- [Work to be completed]
Say only how many lines contain the word "starting".

- [Extracted material]

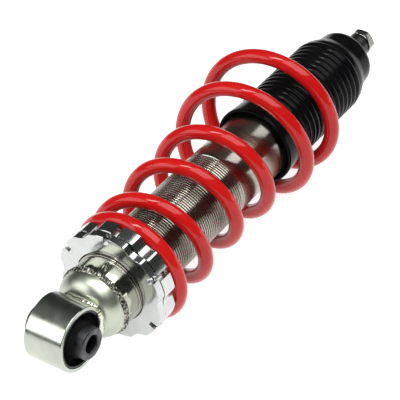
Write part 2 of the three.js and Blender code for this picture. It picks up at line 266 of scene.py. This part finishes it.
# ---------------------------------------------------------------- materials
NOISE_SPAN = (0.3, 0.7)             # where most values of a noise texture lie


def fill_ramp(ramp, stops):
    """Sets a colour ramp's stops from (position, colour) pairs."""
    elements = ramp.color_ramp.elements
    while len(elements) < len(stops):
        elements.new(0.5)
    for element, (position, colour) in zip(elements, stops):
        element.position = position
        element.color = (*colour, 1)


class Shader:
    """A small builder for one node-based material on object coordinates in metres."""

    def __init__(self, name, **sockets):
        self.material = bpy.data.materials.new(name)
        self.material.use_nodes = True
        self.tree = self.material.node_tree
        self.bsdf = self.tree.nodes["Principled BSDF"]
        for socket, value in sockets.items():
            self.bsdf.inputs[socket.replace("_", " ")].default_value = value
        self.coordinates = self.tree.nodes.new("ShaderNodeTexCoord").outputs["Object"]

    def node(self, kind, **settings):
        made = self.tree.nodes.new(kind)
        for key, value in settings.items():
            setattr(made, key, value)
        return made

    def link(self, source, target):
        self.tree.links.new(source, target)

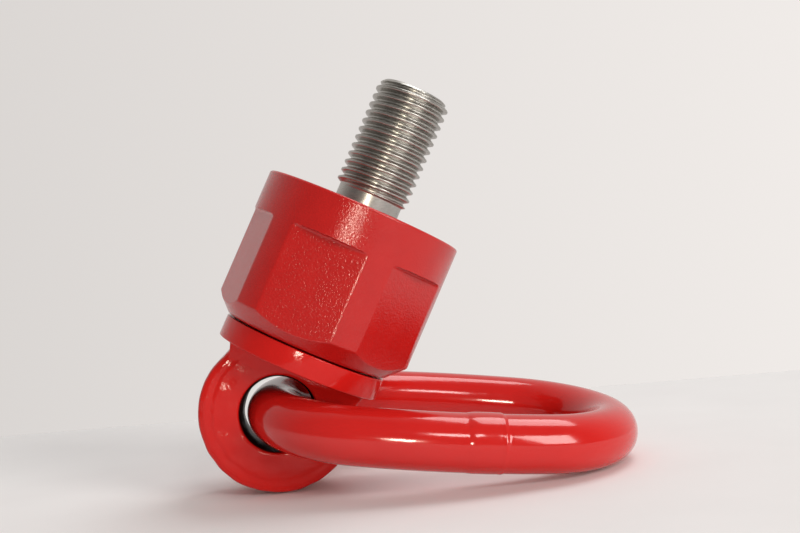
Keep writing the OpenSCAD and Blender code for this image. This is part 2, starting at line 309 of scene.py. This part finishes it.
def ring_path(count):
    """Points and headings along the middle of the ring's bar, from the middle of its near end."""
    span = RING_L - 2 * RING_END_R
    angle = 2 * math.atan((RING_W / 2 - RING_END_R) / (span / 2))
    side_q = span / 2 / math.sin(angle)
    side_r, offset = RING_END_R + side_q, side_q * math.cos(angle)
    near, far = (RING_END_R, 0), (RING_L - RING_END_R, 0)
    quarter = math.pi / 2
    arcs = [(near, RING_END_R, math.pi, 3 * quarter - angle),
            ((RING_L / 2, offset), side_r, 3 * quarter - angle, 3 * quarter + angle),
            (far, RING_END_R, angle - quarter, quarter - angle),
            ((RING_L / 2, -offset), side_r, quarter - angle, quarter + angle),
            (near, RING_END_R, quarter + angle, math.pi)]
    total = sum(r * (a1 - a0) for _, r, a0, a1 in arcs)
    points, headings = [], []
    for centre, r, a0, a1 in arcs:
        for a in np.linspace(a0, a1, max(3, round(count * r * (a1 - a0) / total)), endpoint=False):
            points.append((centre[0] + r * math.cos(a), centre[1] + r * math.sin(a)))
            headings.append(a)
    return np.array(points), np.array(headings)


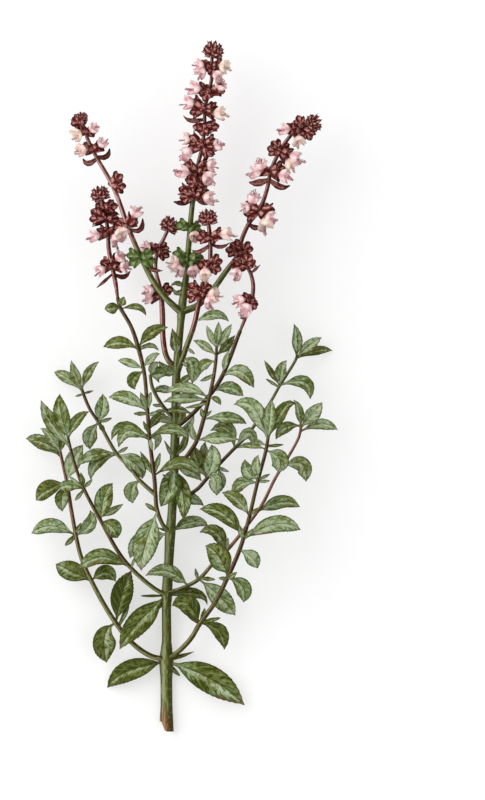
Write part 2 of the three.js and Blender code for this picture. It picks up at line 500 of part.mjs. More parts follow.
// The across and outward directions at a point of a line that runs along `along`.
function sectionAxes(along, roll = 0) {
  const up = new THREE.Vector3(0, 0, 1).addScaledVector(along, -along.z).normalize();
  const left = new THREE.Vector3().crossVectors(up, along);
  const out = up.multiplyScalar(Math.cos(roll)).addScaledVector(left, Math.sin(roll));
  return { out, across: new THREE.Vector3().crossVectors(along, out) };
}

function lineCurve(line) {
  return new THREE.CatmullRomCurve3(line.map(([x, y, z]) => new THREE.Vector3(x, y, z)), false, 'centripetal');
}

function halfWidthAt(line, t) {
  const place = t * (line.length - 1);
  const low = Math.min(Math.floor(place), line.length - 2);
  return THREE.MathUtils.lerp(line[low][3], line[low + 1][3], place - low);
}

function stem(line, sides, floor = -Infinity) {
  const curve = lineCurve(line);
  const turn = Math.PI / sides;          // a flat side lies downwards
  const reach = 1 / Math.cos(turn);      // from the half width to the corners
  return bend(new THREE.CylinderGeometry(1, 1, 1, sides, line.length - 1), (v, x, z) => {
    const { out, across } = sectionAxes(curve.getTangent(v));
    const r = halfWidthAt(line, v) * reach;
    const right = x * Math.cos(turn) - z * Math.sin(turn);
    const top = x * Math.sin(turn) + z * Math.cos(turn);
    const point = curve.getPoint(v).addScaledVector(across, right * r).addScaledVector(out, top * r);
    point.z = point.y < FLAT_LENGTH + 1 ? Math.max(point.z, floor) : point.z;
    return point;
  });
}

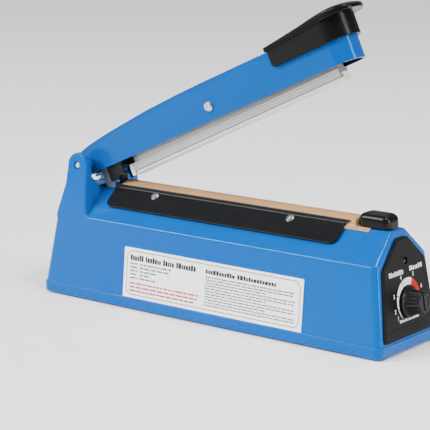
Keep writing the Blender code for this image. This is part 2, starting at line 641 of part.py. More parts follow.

- [Right answer]
2